Winter Wander 2025

Rob Wylie2025, Sunday@thePub, Walking, Wanderer 1 Comment

Holywell Dene Wander: A winter wander on Sunday February 2nd

We meet at 1.50 for a 2.00pm start at the East end of Holywell Dene Road. Most people will be travelling by car north on A192 from Earsdon. As you enter Holywell from the south, turn right at Milbourne Arms into Holywell Dene Road. At east end the road will turn into a farm track. We meet here. Suggest you park either on Holywell Dene Rd or on East Grange.

Duration of walk:  2hrs on well walked footpaths with some ups and downs. We will then head to the Kings Arms in Seaton Sluice for refreshment break. We should be there for about 4.00pm if anyone wants to join us for a drink who can’t do the walk. 

As Rob said in his New Year blog ‘Nature gives us a framework through our seasons that motivates us to engage with Her’ Today on the first of our seasonal walks we seek to engage with winter. We invite you to engage in a way which might not only be different but also challenging. We invite you to not only to consider what nature and God might be saying to us but also how we feel deep down about it all.

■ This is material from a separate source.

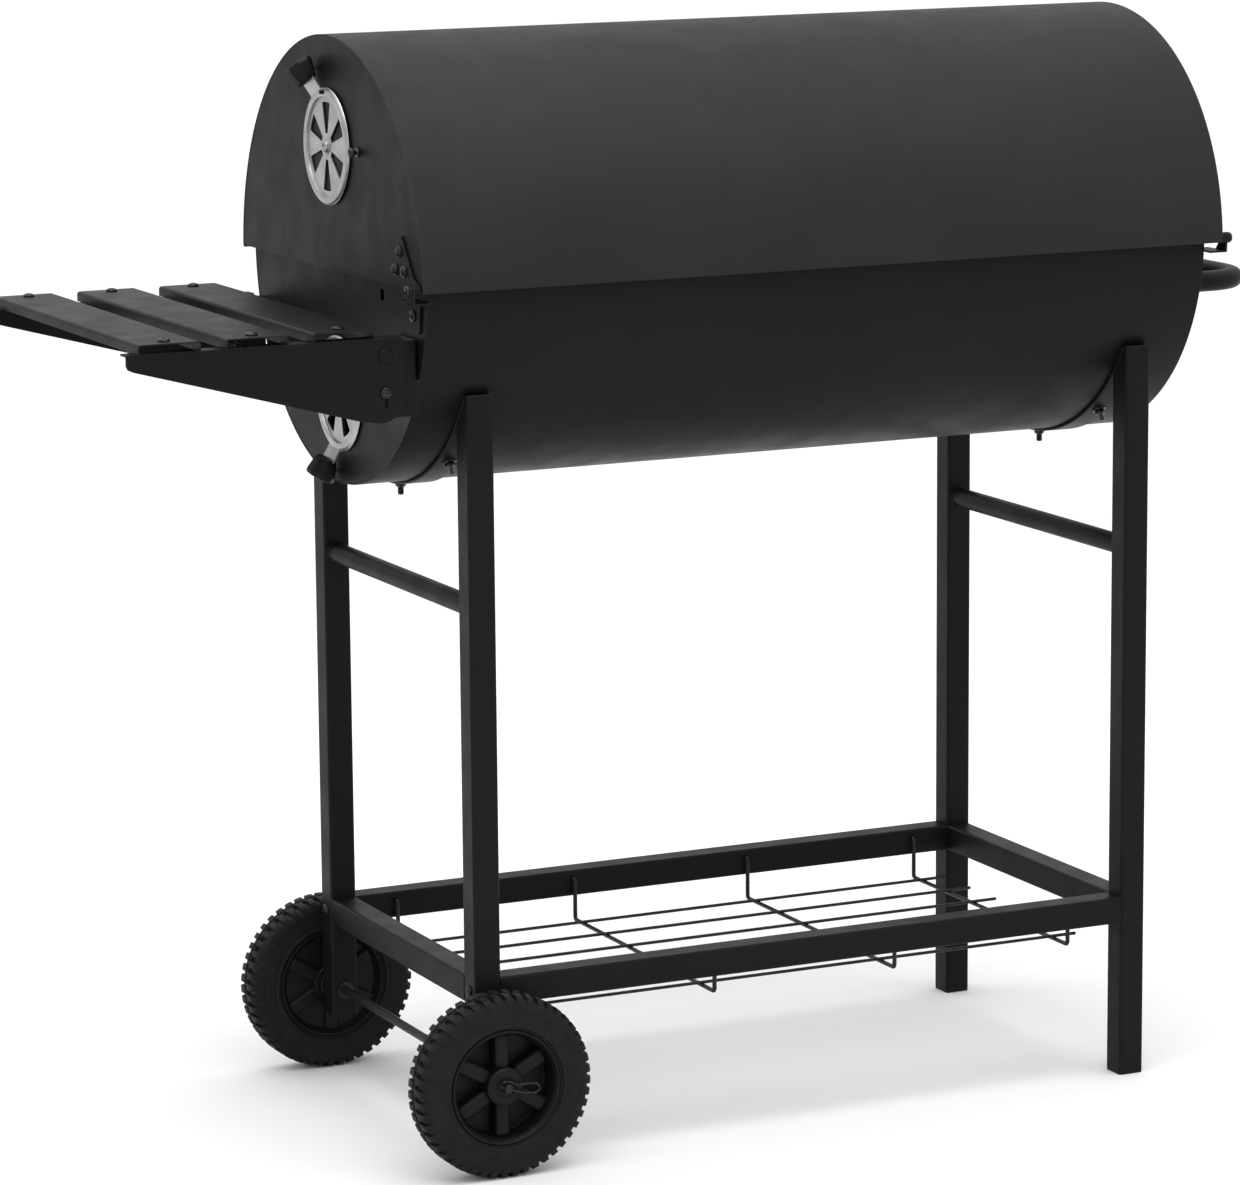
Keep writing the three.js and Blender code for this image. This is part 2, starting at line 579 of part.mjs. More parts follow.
function makeHub(side) {
  const rimProfile = [[46, -14], [RIM_RADIUS - GAP, -14], [RIM_RADIUS - GAP, 14], [46, 14], [46, -14]];
  const bossProfile = [[AXLE_RADIUS + 0.4, -20.5], [15, -20.5], [15, 14], [AXLE_RADIUS + 0.4, 14],
    [AXLE_RADIUS + 0.4, -20.5]];
  const toPoints = (profile) => profile.map(([r, h]) => new THREE.Vector2(r, h));
  const lathe = (profile, sides) => new THREE.LatheGeometry(toPoints(profile), sides);
  const spokes = [];
  for (let i = 0; i < 6; i += 1) {
    const spoke = block(-7.5, 7.5, -9, 9, 10, 48);
    spokes.push(spoke.rotateY((i * Math.PI) / 3));
  }
  const bore = new THREE.CylinderGeometry(14, 14, 40, 24);
  const arms = cut(join(...spokes), bore);
  const hub = join(lathe(rimProfile, 40), lathe(bossProfile, 24), arms);
  const turned = side > 0 ? hub : hub.rotateX(Math.PI);
  return turned.translate(FRAME_HALF_LENGTH - TUBE / 2, side * WHEEL_Y, AXLE_HEIGHT);
}

add('axle', makeAxle(), platedRod());
for (const [side, word] of [[1, 'hinge'], [-1, 'cook']]) {
  add(`tyre_${word}_side`, makeTyre(side * WHEEL_Y), tyreRubber());
  add(`wheel_hub_${word}_side`, makeHub(side), blackPlastic());
  add(`axle_clip_${word}_side`, makeClip(side * CLIP_Y), platedRod());
}

// ---- Side shelf ----
function makeShelfMount(side) {
  const face = DRUM_HALF_LENGTH + GAP;
  const outer = BRACKET_Y - STRIP - GAP;
  const [y0, y1] = span(side, outer - STRIP, outer);
  const [p0, p1] = span(side, 135, outer);
  const flange = extrudeY(polygon([[face, 672], [428, 672], [428, 737], [face, 737]]), y0, y1);
  return join(flange, block(face, face + STRIP, p0, p1, 702, 737));
}

function makeShelfBracket(side) {
  const [y0, y1] = span(side, BRACKET_Y - STRIP, BRACKET_Y);
  const plate = extrudeY(polygon([[399, 680], [405, 670], [420, 668], [441, 671.5], [BRACKET_END, 728],
    [BRACKET_END, BRACKET_TOP], [399, BRACKET_TOP]]), y0, y1);
  const [f0, f1] = span(side, BRACKET_Y - 14, BRACKET_Y);
  return join(plate, block(399, BRACKET_END, f0, f1, BRACKET_TOP - STRIP, BRACKET_TOP));
}

function makeSlat(x) {
  const half = SLAT_WIDTH / 2;
  const bottom = SHELF_TOP - SLAT_DEPTH;
  const inner = half - SHEET;
  const outline = polygon([[x - half, bottom], [x - inner, bottom], [x - inner, SHELF_TOP - SHEET],
    [x + inner, SHELF_TOP - SHEET], [x + inner, bottom], [x + half, bottom],
    [x + half, SHELF_TOP], [x - half, SHELF_TOP]]);
  return extrudeY(outline, -SLAT_HALF_LENGTH, SLAT_HALF_LENGTH);
}

for (const [side, word] of [[1, 'hinge'], [-1, 'cook']]) {
  add(`shelf_mount_${word}_side`, makeShelfMount(side), powderCoat());
  add(`shelf_bracket_${word}_side`, makeShelfBracket(side), powderCoat());
}
SLAT_CENTRES.forEach((x, i) => add(`shelf_slat_${i + 1}`, makeSlat(x), powderCoat()));

// ---- Push handle ----
function makePushHandle() {
  const root = -DRUM_HALF_LENGTH - GAP;
  const corners = [[root, -HANDLE_Y, HANDLE_HEIGHT], [HANDLE_X, -HANDLE_Y, HANDLE_HEIGHT],
    [HANDLE_X, HANDLE_Y, HANDLE_HEIGHT], [root, HANDLE_Y, HANDLE_HEIGHT]];
  return rod(corners, 48, HANDLE_RADIUS, HANDLE_SIDES, 32);
}
add('push_handle', makePushHandle(), powderCoat());

export default group;
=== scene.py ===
"""The looks of a barrel charcoal grill on a cart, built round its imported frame.

Pieces are drawn in millimetres, from the ground under the drum's middle, in the frame's directions:
+X to the side shelf and the wheels, +Y to the hinges, +Z up. place() moves them to the row frame in metres.
"""

import json
import math

import bmesh
import bpy
from mathutils import Matrix, Vector
from mathutils.geometry import tessellate_polygon


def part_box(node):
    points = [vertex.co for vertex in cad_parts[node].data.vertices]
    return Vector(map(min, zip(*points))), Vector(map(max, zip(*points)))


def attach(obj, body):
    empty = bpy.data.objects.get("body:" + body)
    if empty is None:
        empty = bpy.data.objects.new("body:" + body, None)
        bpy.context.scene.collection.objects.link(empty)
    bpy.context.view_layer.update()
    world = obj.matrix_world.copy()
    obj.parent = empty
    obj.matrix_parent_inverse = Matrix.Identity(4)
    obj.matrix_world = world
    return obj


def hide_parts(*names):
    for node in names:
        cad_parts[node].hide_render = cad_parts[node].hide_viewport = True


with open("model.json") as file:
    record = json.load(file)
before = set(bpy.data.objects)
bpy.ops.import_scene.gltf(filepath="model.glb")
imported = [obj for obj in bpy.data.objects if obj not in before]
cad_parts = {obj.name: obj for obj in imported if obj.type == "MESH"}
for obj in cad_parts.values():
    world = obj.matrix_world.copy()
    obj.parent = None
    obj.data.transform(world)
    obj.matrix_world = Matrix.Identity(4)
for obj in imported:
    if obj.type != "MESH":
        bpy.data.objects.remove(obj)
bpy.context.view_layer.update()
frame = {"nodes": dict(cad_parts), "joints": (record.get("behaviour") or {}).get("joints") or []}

MM = 0.001
ENDS = ((1, "shelf"), (-1, "handle"))
SIDES = ((1, "hinge"), (-1, "cook"))


# ---- Places, from the frame ----
drum_low, drum_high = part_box("drum_shell")
ORIGIN = Vector(((drum_low.x + drum_high.x) / 2, (drum_low.y + drum_high.y) / 2, 0))


def local(point):
    """A point of the row frame, in this script's millimetres."""
    return (Vector(point) - ORIGIN) / MM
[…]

We are on a journey where there is no destination so take your time, walk slowly, stop whenever you want, engage those senses and let nature do the talking. We should by now be familiar with the interconnecting wood wide web network of roots and fungi. Consider what messages you think might be passing today through that network. What might they be saying to you and very importantly how do you feel about what they might be saying?

Winter for many people is the least enjoyable season for a woodland walk. In response to the lower temperatures and shorter days, with weaker sunlight, much of nature goes into hibernation so one might think that there is less to see. If however you look on the season as a period of recovery and preparation rather than merely biding time, how might your perspective  change? 

As John Burroughs said: ‘They who marvel at the beauty of the world in summer can find equal cause for wonder and admiration in winter, if you look for it’.

As we walk take a few photographs to remind you of what you saw but also make a few notes/words on what you thought and felt.

See ya Sunday! 

Pete and Rob

Comments 1

  1. Planning to park beside the King’s Arms at Seaton Sluice then walk east through the dene to meet you. That way it means I’ll not be walking back through the dene from the King’s Arms when it’s getting dark.